Таинственный "начальник евреев" пятой строфы - это не кто иной, как Гаврила Романович Державин. Один из видных вельмож екатерининского царствования, сенатор, а потом и министр юстиции, Державин был дважды (в 1799 и 1800 гг.) по рескрипту государя командирован в Белоруссию, где должен был расследовать жалобы населения и причины голода, царившего в тамошних уездах. В письменных отчетах Державин все свалил на евреев. На время его пребывания в Белоруссии приходился первый в России процесс о ритуальном убийстве. В Сенненском уезде близ еврейской корчмы был найден труп женщины (1799). Обвинения в убийстве и ритуальном использовании христианской крови не заставили себя ждать. Дело, однако, закончилось благополучно. Но Державин пытался использовать обвинения против евреев в личных целях. В обоих случаях он сознательно лгал. Он не мог ограничиться письменными отчетами и столичными интригами. На имя государя был подан проект об устройстве жизни евреев Российской Империи - "Мнение сенатора Державина об отвращении в Белоруссии недостатка хлебного обузданием корыстных промыслов Евреев, о их преобразовании и о прочем" (1800). Гавриил Романович предлагал создать протекторат и возглавить его. Он сам захотел быть "Моисеем" и управлять судьбами российского еврейства. В "Стихах о русской поэзии" Мандельштам прямо обращается к нему:
Сядь, Державин, развалися, -
Ты у нас хитрее лиса,
И татарского кумыса
Твой початок не прокис.(I II, 66)
"Неправедного судию" еврейского народа Мандельштам уподобляет басенной лисе, не сумевшей дотянуться до винограда ("И свежа, как вымытая басня, / До оскомины зеленая долина"). "Малиновая ласка" великодержавного начальства - от франц. malin - "злобный, хитрый, лукавый". Позднее о Сталине: "что ни казнь у него, то малина". Малиновый цвет - цвет державинской смерти. Я. Грот пишет, что на похоронах поэта "гроб был малиновый"; это отметит и Ходасевич в своем "Державине". Древнеевр. "села" обозначает паузу при исполнении псалма или молитвы:
Я христианства пью холодный горный воздух,
Крутое "Верую" и псалмопевца роздых…(I, 140)

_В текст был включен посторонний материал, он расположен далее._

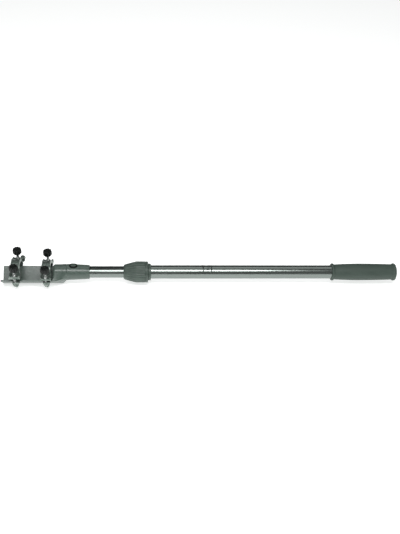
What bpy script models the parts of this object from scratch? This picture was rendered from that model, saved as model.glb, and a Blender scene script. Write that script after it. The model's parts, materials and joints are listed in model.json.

Благодарственное "села", обращенное к несостоявшемуся начальнику евреев Державину, глубоко иронично. Это слово означает отсутствие слова, паузу между словами. На языке самих псалмов Мандельштам делает молчаливый упрек поэту, прославившемуся своими переложениями псалмов. Державин оставался для него великим поэтом, хотя и жаждавшим сочетать свою поэтическую одержимость с державной тогой правителя. И всю отрицательную энергию конфликта Мандельштам переводит в положительную энергию поэтического состязания. Преемственность отмечалась и современниками, в частности Цветаевой, называвшей Мандельштама "молодым Державиным". Но дело не только в преемственности, наиболее полно воплотившейся в "Грифельной оде". Неудивительно, что в том же бейлисовском 1913 году Мандельштам вспоминает Державина и первый в России процесс о ритуальном убийстве ("все было встарь, все повторится снова"), но вступает с ним в поэтический спор. Свою поэтическую судьбу Державин заканчивает знаменитыми строками, которые Мандельштам повторит в статье "Девятнадцатый век":
А если что и остается
Чрез звуки лиры и трубы,
То вечности жерлом пожрется
И общей не уйдет судьбы.(II, 265)
Уже цитировавшийся в связи с Хлебниковым текст "Отравлен хлеб и воздух выпит…" заканчивается прямой полемикой с Державиным:
И, если подлинно поется
И полной грудью, наконец,
Все исчезает - остается
Пространство, звезды и певец!(I, 97)
Истинная поэзия бессмертна, и Державина тоже. "Пожрется" лишь его образ великодержавного стервятника. В одном из черновиков "Грифельной оды":
Ночь, золотой твой кипяток
Стервятника ошпарил горло,
И ястребиный твой желток
Глядит из каменного жерла.(II, 533)
Строки адресованы Державину. По Мандельштаму, - это самосуд истинной поэзии, которая сама уничтожает в себе все неподлинное. Автор вопрошает о будущем еврейского народа, воплотившемся для него в некоем идеальном ландшафте. Landschaft - страна, край, то есть определенное место, но для Мандельштама это и предел, высшая граница (ср. "край гипербореев" - "край <…> гор"), совпадающая с линией горной гряды. Ландшафт - не пространство для внешнего созерцания, а место в бытии, но сейчас это "место занято" безблагодатным и обезображенным пейзажем, в котором, как по петербургскому адресу, прописан автор. В стихотворении Ивана Коневского "На лету" (1896):
Вместить бы себе кругозор в разверстыя очи!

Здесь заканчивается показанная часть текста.